The next step was when the various city-states and petty principalities and feudal states, being merged into great nations, began to view other nations with distrust, hatred and fear. Germany, united or in the process of union, found inspiration in fighting France. Italy, in a like position, found that the common enemy, Austria, was the one influence that could bring about a union of all Italians.
Mr. Tesla contemplates that the next step will be the development of a world consciousness. First, there was the tribal consciousness of common aims and ideals; then there was that of the petty state; now there is a national consciousness everywhere. It is time that we should begin to have a planet consciousness. That is, all the people of the earth, bound together by the marvelous means of communication provided by electricity, will come to the conclusion that mankind pursues common aims and ideals and should not exhaust and ruin Itself by fighting internecine wars.
Mr. Tesla thinks that the improvement in wireless telephonic and telegraphic apparatus is an important step forward in the general education of man.. He is one of the first men to experiment with the wireless, and he demonstrated a system for the transmission of enormous volumes of electric power as long ago as 1900.
In 1905 Mr. Tesla wrote:
"But the ideal solution of the problem of transportation will be arrived at only when the complete annihilation of distance in the transmission of power in large amounts shall have become a commercial reality. That day we shall invade the domain of the bird. When the vexing plan of aerial navigation, which has defied his attempts for ages, is solved; man will advance with giant strides."
We seem to have arrived at the stage where we have invaded the domain of the bird, and it remains now to be seen how true was Mr.
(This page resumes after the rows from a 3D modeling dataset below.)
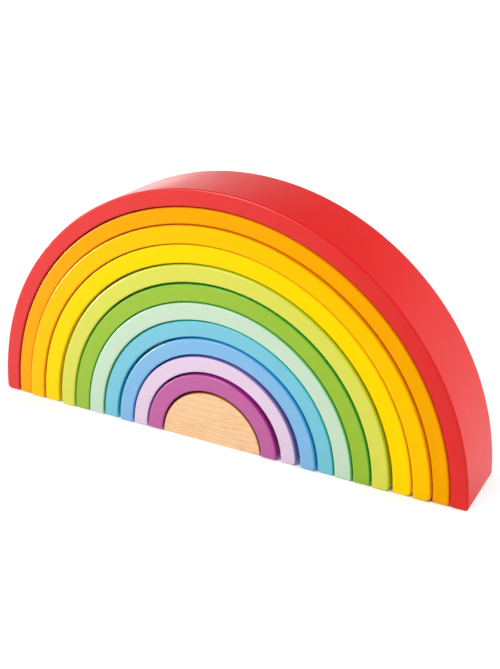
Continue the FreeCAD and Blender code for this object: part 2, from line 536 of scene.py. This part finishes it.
class Effects:
    """The shader node groups that the finishes share, each built once."""

    # How many finer layers lie on a noise that is plain, fibrous or broken up.
    PLAIN, FIBROUS, BROKEN = 1.0, 3.0, 4.0

    # The figure: how its rings wander, where its pith lies aside, and how each ring darkens and ends.
    WANDERS_PER_METRE = 16.0
    WANDER_ALONG_SHARE = 0.35
    WANDER_RINGS = 5.0
    PITH_ASIDE_SHARE = 0.3
    LATE_WOOD_POWER = 3.0
    RING_END = (1.0, 0.9)

    # Its flecks: how many lie along a fibre, how close they lie, and from which noise they show.
    FLECKS_PER_FIBRE = 5.0
    FLECK_SCALE = 0.8
    FLECK_SEED = 7.3
    FLECK_SHOWS = (0.56, 0.70)

    # The film's two kinds of unevenness.
    MOTTLES_PER_METRE = 45.0
    STIPPLES_PER_METRE = 1400.0

    # A gap's mouth, where shade is painted into the colour: how shaded it is, how far off the floor and how
    # much turned off the front face.
    GAP_SAMPLES = 6
    SHADED = (1.0, 0.65)
    OFF_FLOOR = (0.5 * MM, 4 * MM)
    OFF_FACE = (0.985, 0.6)

    # Where shade is painted on the outer rims: how far to the right of the middle, and how much turned
    # outwards.
    RIGHT_SIDE = (0.0, 20 * MM)
    TURNED_OUT = (0.1, 0.4)

    # The rubbed rims: how closely they are broken up, and how fast the wear falls off beside them.
    SCUFFS_PER_METRE = 160.0
    SCUFF_SHOWS = (0.35, 0.75)
    WEAR_POWER = 2.0

    def __init__(self) -> None:
        """Builds every group."""
        self.figure = self._figure()
        self.film = self._film()
        self.rubbed = self._rubbed()
        self.mouth = self._mouth_shade()
        self.painted_shade = self._right_rim_shade()

    def _figure(self) -> bpy.types.NodeTree:
        """Writes the figure of a plank whose grain runs along X.

        Returns:
            A group that gives growth rings, fibres and short ray flecks, each from 0 to 1.
        """
        g = Graph(bpy.data.node_groups.new("wood_figure", "ShaderNodeTree"))
        where = g.take("Vector", VECTOR)
        seed = g.take("Seed", FLOAT, 0.0)
        ring_width = g.take("Ring Width", FLOAT, 4 * MM)
        fibre_length = g.take("Fibre Length", FLOAT, 14 * MM)
        fibre_width = g.take("Fibre Width", FLOAT, 0.5 * MM)
        pith_depth = g.take("Pith Depth", FLOAT, 90 * MM)
        x, y, z = g.parts(where)
        slow = g.vector(g.math("MULTIPLY", x, self.WANDER_ALONG_SHARE), y, z)
        wander = g.math("SUBTRACT", g.noise(slow, seed, self.WANDERS_PER_METRE), NOISE_MIDDLE)
        drift = g.product(wander, ring_width, self.WANDER_RINGS)
        pith_aside = g.math("MULTIPLY", pith_depth, self.PITH_ASIDE_SHARE)
        across = g.math("POWER", g.math("ADD", y, pith_aside), 2.0)
        upwards = g.math("POWER", g.math("ADD", z, pith_depth), 2.0)
        from_pith = g.math("ADD", g.math("SQRT", g.math("ADD", across, upwards)), drift)
        ring_share = g.math("FRACT", g.math("DIVIDE", from_pith, ring_width))
        late_wood = g.math("POWER", ring_share, self.LATE_WOOD_POWER)
        along = g.math("DIVIDE", x, fibre_length)
        beside, above = (g.math("DIVIDE", place, fibre_width) for place in (y, z))
        fleck_place = g.vector(g.math("MULTIPLY", along, self.FLECKS_PER_FIBRE), beside, above)
        fleck_seed = g.math("ADD", seed, self.FLECK_SEED)
        flecks = g.noise(fleck_place, fleck_seed, self.FLECK_SCALE, self.PLAIN)
        g.give("Rings", FLOAT, g.math("MULTIPLY", late_wood, g.ease(ring_share, *self.RING_END)))
        g.give("Fibres", FLOAT, g.noise(g.vector(along, beside, above), seed, 1.0, self.FIBROUS))
        g.give("Flecks", FLOAT, g.ease(flecks, *self.FLECK_SHOWS))
        return g.tree

    def _film(self) -> bpy.types.NodeTree:
        """Writes the unevenness of a thin sprayed film.

        Returns:
            A group that gives a soft mottle and a fine stipple.
        """
        g = Graph(bpy.data.node_groups.new("paint_film", "ShaderNodeTree"))
        where = g.take("Vector", VECTOR)
        seed = g.take("Seed", FLOAT, 0.0)
        g.give("Mottle", FLOAT, g.noise(where, seed, self.MOTTLES_PER_METRE, self.PLAIN))
        g.give("Stipple", FLOAT, g.noise(where, seed, self.STIPPLES_PER_METRE, self.PLAIN))
        return g.tree

    def _mouth_shade(self) -> bpy.types.NodeTree:
        """Writes the painted shade in the mouths of the narrow gaps between the pieces, from how occluded
        they are.

        Returns:
            A group whose mask of painted shade is 0 in the open, and also deep in a gap, where nothing is
            seen.
        """
        g = Graph(bpy.data.node_groups.new("gap_mouth_shade", "ShaderNodeTree"))
        where = g.take("Vector", VECTOR)
        facing = g.take("Facing", VECTOR)
        reach = g.take("Reach", FLOAT, 4 * MM)
        start = g.take("Mouth Start", FLOAT, 17 * MM)
        end = g.take("Mouth End", FLOAT, 22 * MM)
        shade = g.node("ShaderNodeAmbientOcclusion", {"Distance": reach}, samples=self.GAP_SAMPLES)
        _, along, height = g.parts(where)
        _, frontness, _ = g.parts(facing)
        near_end = g.ease(g.math("ABSOLUTE", along), start, end)
        off_floor = g.ease(height, *self.OFF_FLOOR)
        off_face = g.ease(g.math("ABSOLUTE", frontness), *self.OFF_FACE)
        place = g.product(near_end, off_floor, off_face)
        g.give("Mouth", FLOAT, g.math("MULTIPLY", g.ease(shade.outputs["AO"], *self.SHADED), place))
        return g.tree

    def _right_rim_shade(self) -> bpy.types.NodeTree:
        """Writes the painted shade along the outer rims of the set's right side, which turn away from the
        light.

        Returns:
            A group that gives how much shade is painted there.
        """
        g = Graph(bpy.data.node_groups.new("painted_right_rim_shade", "ShaderNodeTree"))
        where = g.take("Vector", VECTOR)
        facing = g.take("Facing", VECTOR)
        rim = g.take("Rim", FLOAT, 0.0)
        amount = g.take("Amount", FLOAT, 0.9)
        across, _, _ = g.parts(where)
        aside, _, _ = g.parts(facing)
        outwards = g.math("MULTIPLY", aside, g.ease(across, *self.RIGHT_SIDE))
        on_rim = g.math("MULTIPLY", g.ease(outwards, *self.TURNED_OUT), g.math("SQRT", rim))
        g.give("Right Rim Shade", FLOAT, g.math("MULTIPLY", on_rim, amount))
        return g.tree

    def _rubbed(self) -> bpy.types.NodeTree:
        """Writes where handling and sanding have thinned the film along the rims.

        Returns:
            A group that gives the wear as a broken mask.
        """
        g = Graph(bpy.data.node_groups.new("rubbed_rim", "ShaderNodeTree"))
        where = g.take("Vector", VECTOR)
        seed = g.take("Seed", FLOAT, 0.0)
        rim = g.take("Rim", FLOAT, 0.0)
        amount = g.take("Amount", FLOAT, 0.2)
        broken = g.ease(g.noise(where, seed, self.SCUFFS_PER_METRE, self.BROKEN), *self.SCUFF_SHOWS)
        near_rim = g.math("POWER", rim, self.WEAR_POWER)
        g.give("Wear", FLOAT, g.math("MULTIPLY", near_rim, g.math("MULTIPLY", broken, amount), clamp=True))
        return g.tree


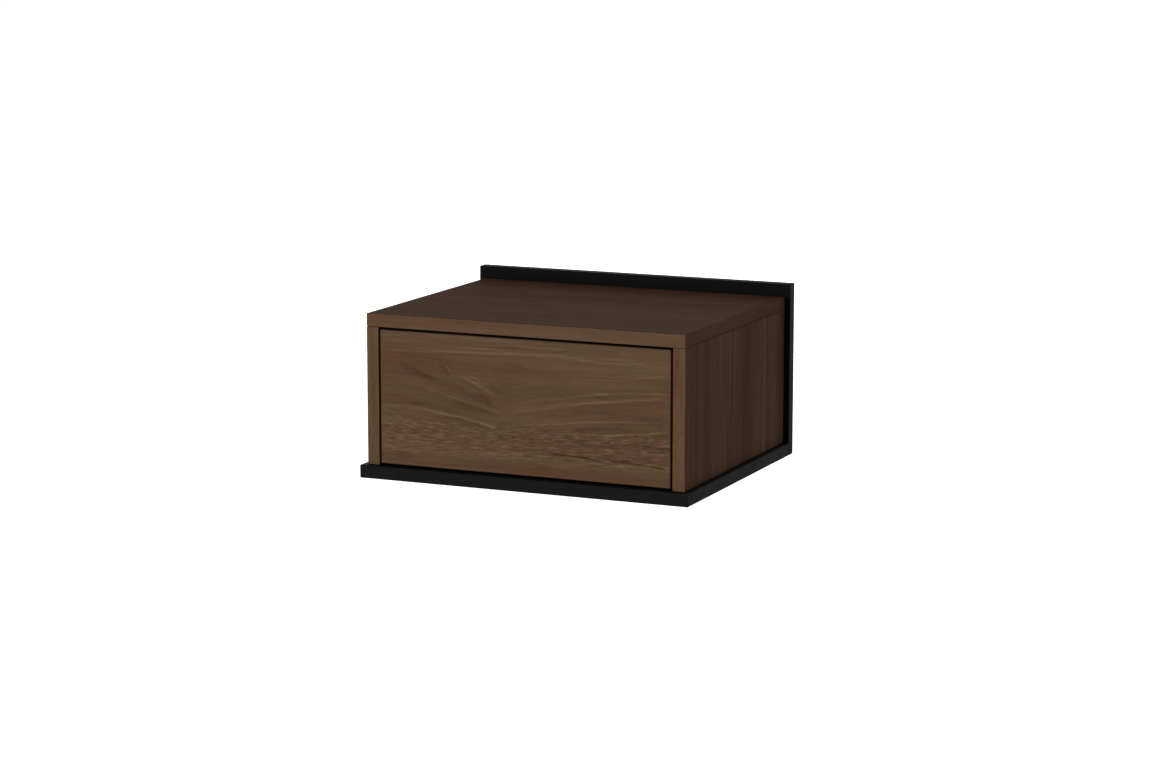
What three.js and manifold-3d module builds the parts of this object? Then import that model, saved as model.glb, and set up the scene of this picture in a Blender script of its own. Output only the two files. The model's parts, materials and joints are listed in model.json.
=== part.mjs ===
// A floating nightstand: a walnut case between a black base panel and a taller black back panel that
// hangs on the wall, with one push-to-open drawer on ball-bearing runners.
// Millimetres, +Z up, the front towards -Y, the origin in the middle of the back panel's rear face.

import * as THREE from "three";
import { mergeVertices, toCreasedNormals } from "three/addons/utils/BufferGeometryUtils.js";
import Module from "manifold-3d";

const wasm = await Module();
wasm.setup();

// Case panels
const bodyWidth = 416; // outside of the side panels
const bodyDepth = 332; // back panel to the front edges of the body
const clearHeight = 170; // base panel to top panel
const baseThickness = 16;
const backThickness = 16;
const sideThickness = 16;
const topThickness = 16;
const baseSideOverhang = 7;
const baseFrontOverhang = 8;
const backRise = 16; // back panel above the top panel
const edgeRound = 0.7; // rounding along a panel's edges
const cornerRound = 0.9; // rounding of a panel's four corners, a little over edgeRound
const seatGap = 0.3; // left between pieces that are fixed together
const overrun = 1; // how far a cut runs past the face that it opens
const weldTolerance = 1e-4;
const creaseAngle = Math.PI / 5;

// Drawer
const frontThickness = 16;
const frontSideGap = 2.5;
const frontTopGap = 3;
const frontBottomGap = 3;
const pushTravel = 2.5; // the front goes in this far to release the push latch
const boxThickness = 12;
const boxHeight = 115;
const boxLift = 13; // box's lower edge above the front's
const latchSpace = 65.7; // box's rear end to the back panel
const bottomThickness = 3;
const bottomLift = 10; // drawer bottom above the box's lower edge
const grooveDepth = 5;
const frontGrooveDepth = 6;

// Screws, each with its lengths measured from the top of its head
const caseScrew = {
  headRadius: 5,
  rim: 0.8,
  headDepth: 3.2,
  neckRadius: 3.5,
  neckLength: 12,
  coreRadius: 3.1,
  length: 50,
  tip: 4,
  socketRadius: 2.2,
  socketDepth: 2.4,
  sink: 0.4, // head below the panel's face
};
const boxScrew = {
  headRadius: 3.6,
  rim: 0.5,
  headDepth: 2.6,
  neckRadius: 2,
  neckLength: 14,
  coreRadius: 1.7,
  length: 38,
  tip: 3,
  socketRadius: 1.5,
  socketDepth: 1.4,
  sink: 0.3,
};
const hangerScrew = {
  headRadius: 3.8,
  rim: 0.3,
  headDepth: 1.8,
  neckRadius: 2.1,
  neckLength: 4,
  coreRadius: 1.7,
  length: 12,
  tip: 3,
  socketRadius: 1.4,
  socketDepth: 1.1,
  sink: 0,
};

// Cam connectors: a cam in a panel's face grips a bolt that comes out of the next panel
const caseCam = {
  camRadius: 7.2,
  camDepth: 12,
  reach: 24, // panel's edge to the cam's centre
  boltRadius: 3.5,
  boltNeckRadius: 2.2,
  boltHead: 3, // length of the bolt's head
  headReach: 2.6, // bolt's end past the cam's centre
  neckLength: 4,
  threadRadius: 2.5,
  threadDepth: 11,
  crossLength: 7,
  crossWidth: 1.5,
  recessShare: 0.45,
};
const boxCam = {
  camRadius: 6.2,
  camDepth: 9,
  reach: 22,
  boltRadius: 2.9,
  boltNeckRadius: 1.9,
  boltHead: 2.6,
  headReach: 2.2,
  neckLength: 3.4,
  threadRadius: 2.3,
  threadDepth: 11,
  crossLength: 6,
  crossWidth: 1.3,
  recessShare: 0.45,
};
const boltChamfer = 0.6;
const dowel = { radius: 4, length: 30, chamfer: 1, depth: 11 }; // depth in the cross-wise panel
const boxDowel = { radius: 3, length: 26, chamfer: 0.8, depth: 10 };

// Places of the fasteners
const caseJointInset = 60; // from the case's front and rear edges to its cams and base screws
const backScrewInset = 40; // from a side panel's ends to the back panel's screws
const backBaseScrewInset = 105; // from the back panel's ends to its screws into the base
const boxCamDrop = 20; // from the box's upper edge to its cams
const boxDowelLift = 28; // from the box's lower edge to its dowels
const boxScrewDrop = 14; // from the box's upper edge to the screws of the drawer back

// Keyhole hangers in the back panel's rear face
const hanger = {
  width: 32,
  height: 60,
  thickness: 2,
  corner: 5,
  inset: 0.2, // plate below the panel's rear face
  sideInset: 65, // from the back panel's ends to the keyholes
  drop: 50, // from the back panel's upper edge to a plate's centre
  entranceRadius: 5.5,
  slotRadius: 2.75,
  entranceDrop: 8, // from the plate's centre to the entrance
  slotLift: 7, // from the plate's centre to the top of the slot
  screwInset: 7.5, // from the plate's ends to its screws
  pocketWidth: 15,
  pocketMargin: 3.5, // pocket past the keyhole's ends
  pocketSkin: 4, // panel left in front of the pocket
};

// Ball-bearing runners of three nested rails
const runner = {
  height: 45.2,
  sheet: 1.2,
  ballRadius: 2,
  raceGap: 0.3, // ball to race
  cageSheet: 0.6,
  cageGap: 0.3, // cage to the rail beside it
  bend: 1.2, // of the sheet's middle line
  lipRoom: 0.68, // middle rail's lip to the drawer box's side of the runner
  frontRoom: 1, // rails to the drawer front when it is pushed in
  middleShorter: 25, // middle rail shorter than the others
  cageLength: 90,
  cageEnd: 8, // from a cage's end to its first ball
  outerCageDrop: 1.5, // cage's bend below its balls
  innerCageDrop: 2.6,
  cageTail: 0.9, // cage past its balls' centres
  holeRadius: 2.3,
  slotLength: 9,
  windowLength: 46,
  windowHeight: 12,
};
const ballsPerRow = 5;
const sRaceTurn = 30; // degrees, where the middle rail crosses from one race to the other
const underOuterBalls = -70; // degrees, where the middle rail's race under the outer balls begins
const straightDown = -90;
const cabinetLip = 25; // degrees above level where the cabinet rail's lip ends
const middleLip = 20;
const drawerRaceTurn = 30; // degrees each way that the drawer rail's race wraps its balls
const cabinetHoleShares = [0.14, 0.5, 0.86];
const cabinetSlotShares = [0.26, 0.74];
const middleWindowShares = [0.3, 0.7];
const drawerHoleShares = [0.1, 0.9];
const drawerSlotShares = [0.2, 0.72];

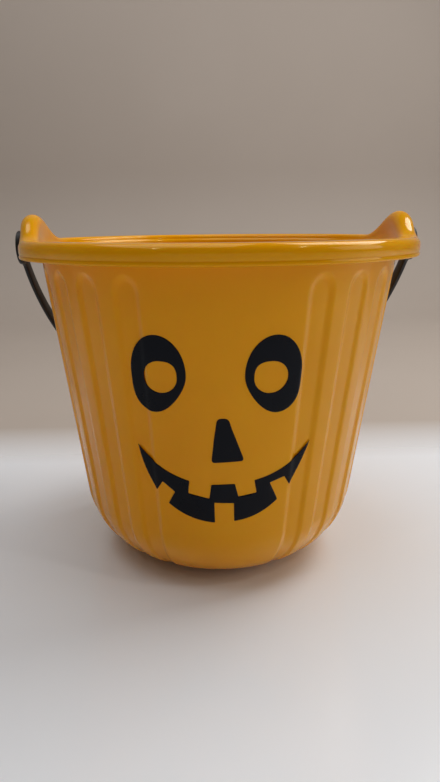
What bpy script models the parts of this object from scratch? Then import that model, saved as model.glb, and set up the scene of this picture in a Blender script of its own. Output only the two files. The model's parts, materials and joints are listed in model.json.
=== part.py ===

Tesla's prediction of ten years ago.
Tesla's Idea In 30,000 Journals.
Reprinted In June, 1900, Nikola Tesla wrote an article for the Century on the problem of increasing human energy the world over by harnessing the infinite electric power at man's disposal. This article created a sensation, and was reprinted or commented upon in 30,000 periodicals and newspapers the world over. Among the illustrations accompanying the article was one of a crewless boat, the first practical telautomaton, as the inventor called it, which could be handled and steered from a distance by the transmission of electrical waves. The boat contained its own motive power, propelling and steering machinery, and numerous other accessories, all of which could be controlled by transmitting from a distance, without wires, electrical oscillations to a circuit carried by the boat and adjusted to respond only to these oscillations.
Other photographs showed the successful experiments, which Mr. Tesla had carried out for the purpose of transmitting electrical power. By making electricity do man's work, and perfect communication between men, the inventor hoped to achieve his ideal. He still believes that electricity will lead the way to universal peace.
"It is not a dream," he said. "It is a simple feat of scientific electrical engineering. Humanity is not-yet sufficiently advanced to be led by the discoverer's keen searching sense. But who knows? Perhaps it is better in this world of ours that a revolutionary idea or invention, instead of being helped and patted, be hampered and ill-treated in its adolescence. So do we get our light. So all that was great in the past was ridiculed, condemned, combatted, suppressed — only to emerge all the more powerfully, all the more triumphantly, from the struggle."